What you are asked to do: Every line of the data must be copied exactly.

────────────────────

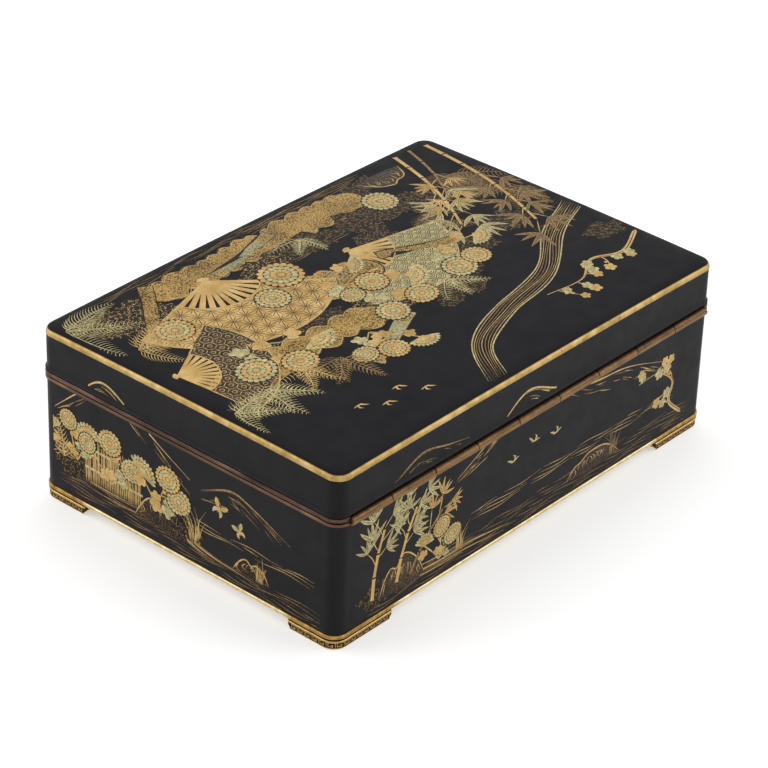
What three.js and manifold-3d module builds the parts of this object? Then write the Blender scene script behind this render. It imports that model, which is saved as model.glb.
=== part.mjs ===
// A rectangular damascened iron box with a hinged, gently domed lid, gilt mouldings along its
// edges and seam, a gilt lining and four low bracket feet. Millimetres, +Z up, standing on Z = 0.
// The hinge runs along the back, +Y, and the front is -Y. The origin is on the surface that the
// box stands on, under the middle of its bounding box.
import * as THREE from 'three';
import { mergeVertices } from 'three/addons/utils/BufferGeometryUtils.js';
import Module from 'manifold-3d';

const wasm = await Module();
wasm.setup();

// Case
const boxLength = 148.4; // X, over the iron walls
const boxWidth = 102.4; // Y, over the iron walls
const cornerRadius = 4; // of the iron walls, seen from above
const leastRadius = 0.4; // of a corner seen from inside
const ironWall = 2.2; // thickness of the iron walls
const seamHeight = 36.9; // middle of the seam between base and lid
const seamGap = 0.34; // open line that shows between base and lid
const fitGap = 0.05; // between pieces that are soldered into each other

// Feet
const footHeight = 3;
const footLegLength = 20.6; // along X, from the wall's corner
const footLegWidth = 15.4; // along Y, from the wall's corner
const footDepth = 4.4; // inwards from the wall's outer plane
const footSoleProud = -0.1; // of the outer edge that it stands on, from the wall's outer plane
const footLowProud = 0.04; // of its face above the eased bottom edge
const footHighProud = 0.1; // of its face below the fillet
const footFilletProud = 0.375;
const footFilletHeight = 0.55; // gilt fillet along the foot's top
const footEdgeHeight = 0.3; // of the eased bottom edge
const footEndChamfer = 1.1; // at the bottom of each leg's end

// Bottom rail, under the walls and floor
const railHeight = 1.1;
const railProud = 0.35;
const railLedge = 2.4; // how far it reaches inwards past the walls, to carry the floor

// Rims along the seam
const rimProud = 0.45;
const baseRimHeight = 0.85;
const lidRimHeight = 1.1;
const rimRound = 0.25;

// Iron bead above the lid's rim, part of the lid's wall
const grooveProud = 0.12; // of the bottom of the groove between rim and bead
const grooveRise = 0.2; // height of the groove
const beadProud = 0.42;
const beadRise = 0.32; // height of the bead's upright face
const flareRise = 0.8; // from the bead up to where the wall is plain
const flareBendProud = 0.126; // halfway up the flare, which is hollow
const flareBendRise = 0.36;

// Lid
const lidCornerHeight = 48.7; // top of the iron wall at a corner, below the edge band
const archLong = 0.6; // how much higher the long edges are at their middle
const archShort = 0.45; // the same for the short edges
const domeRise = 1.4; // of the lid's middle over the top of its shoulder at the corners
const shoulderRadius = 1.77; // of the rounded edge of the lid's top
const edgeBandFace = 0.125; // the band's upright part, before it rounds over
const edgeBandAngle = 50; // degrees of the shoulder's round that the band covers
const edgeBandProud = 0.1;
const lidPlate = 1.2; // thickness of the domed plate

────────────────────

In response:
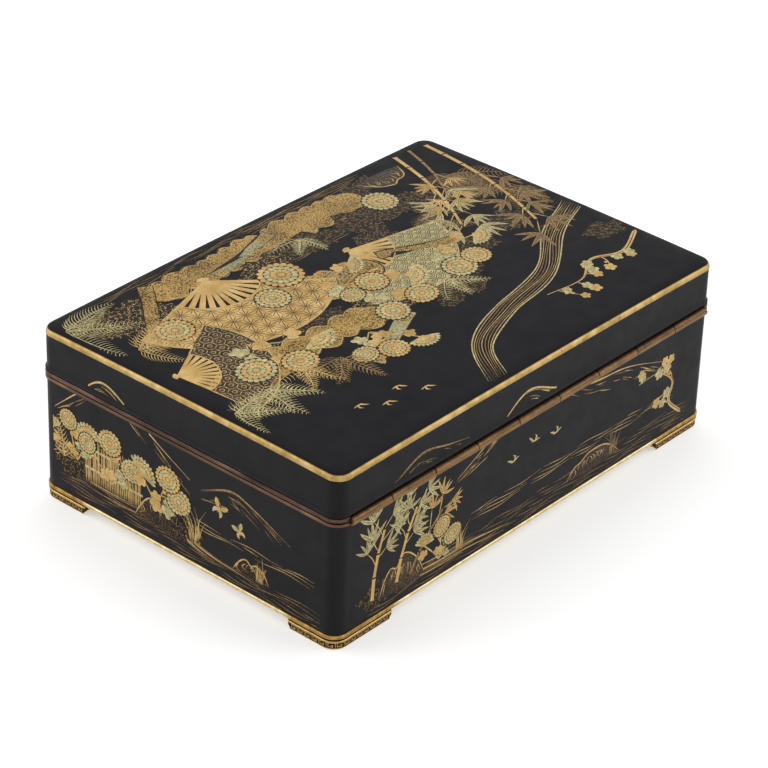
What three.js and manifold-3d module builds the parts of this object? Then write the Blender scene script behind this render. It imports that model, which is saved as model.glb.
=== part.mjs ===
// A rectangular damascened iron box with a hinged, gently domed lid, gilt mouldings along its
// edges and seam, a gilt lining and four low bracket feet. Millimetres, +Z up, standing on Z = 0.
// The hinge runs along the back, +Y, and the front is -Y. The origin is on the surface that the
// box stands on, under the middle of its bounding box.
import * as THREE from 'three';
import { mergeVertices } from 'three/addons/utils/BufferGeometryUtils.js';
import Module from 'manifold-3d';

const wasm = await Module();
wasm.setup();

// Case
const boxLength = 148.4; // X, over the iron walls
const boxWidth = 102.4; // Y, over the iron walls
const cornerRadius = 4; // of the iron walls, seen from above
const leastRadius = 0.4; // of a corner seen from inside
const ironWall = 2.2; // thickness of the iron walls
const seamHeight = 36.9; // middle of the seam between base and lid
const seamGap = 0.34; // open line that shows between base and lid
const fitGap = 0.05; // between pieces that are soldered into each other

// Feet
const footHeight = 3;
const footLegLength = 20.6; // along X, from the wall's corner
const footLegWidth = 15.4; // along Y, from the wall's corner
const footDepth = 4.4; // inwards from the wall's outer plane
const footSoleProud = -0.1; // of the outer edge that it stands on, from the wall's outer plane
const footLowProud = 0.04; // of its face above the eased bottom edge
const footHighProud = 0.1; // of its face below the fillet
const footFilletProud = 0.375;
const footFilletHeight = 0.55; // gilt fillet along the foot's top
const footEdgeHeight = 0.3; // of the eased bottom edge
const footEndChamfer = 1.1; // at the bottom of each leg's end

// Bottom rail, under the walls and floor
const railHeight = 1.1;
const railProud = 0.35;
const railLedge = 2.4; // how far it reaches inwards past the walls, to carry the floor

// Rims along the seam
const rimProud = 0.45;
const baseRimHeight = 0.85;
const lidRimHeight = 1.1;
const rimRound = 0.25;

// Iron bead above the lid's rim, part of the lid's wall
const grooveProud = 0.12; // of the bottom of the groove between rim and bead
const grooveRise = 0.2; // height of the groove
const beadProud = 0.42;
const beadRise = 0.32; // height of the bead's upright face
const flareRise = 0.8; // from the bead up to where the wall is plain
const flareBendProud = 0.126; // halfway up the flare, which is hollow
const flareBendRise = 0.36;

// Lid
const lidCornerHeight = 48.7; // top of the iron wall at a corner, below the edge band
const archLong = 0.6; // how much higher the long edges are at their middle
const archShort = 0.45; // the same for the short edges
const domeRise = 1.4; // of the lid's middle over the top of its shoulder at the corners
const shoulderRadius = 1.77; // of the rounded edge of the lid's top
const edgeBandFace = 0.125; // the band's upright part, before it rounds over
const edgeBandAngle = 50; // degrees of the shoulder's round that the band covers
const edgeBandProud = 0.1;
const lidPlate = 1.2; // thickness of the domed plate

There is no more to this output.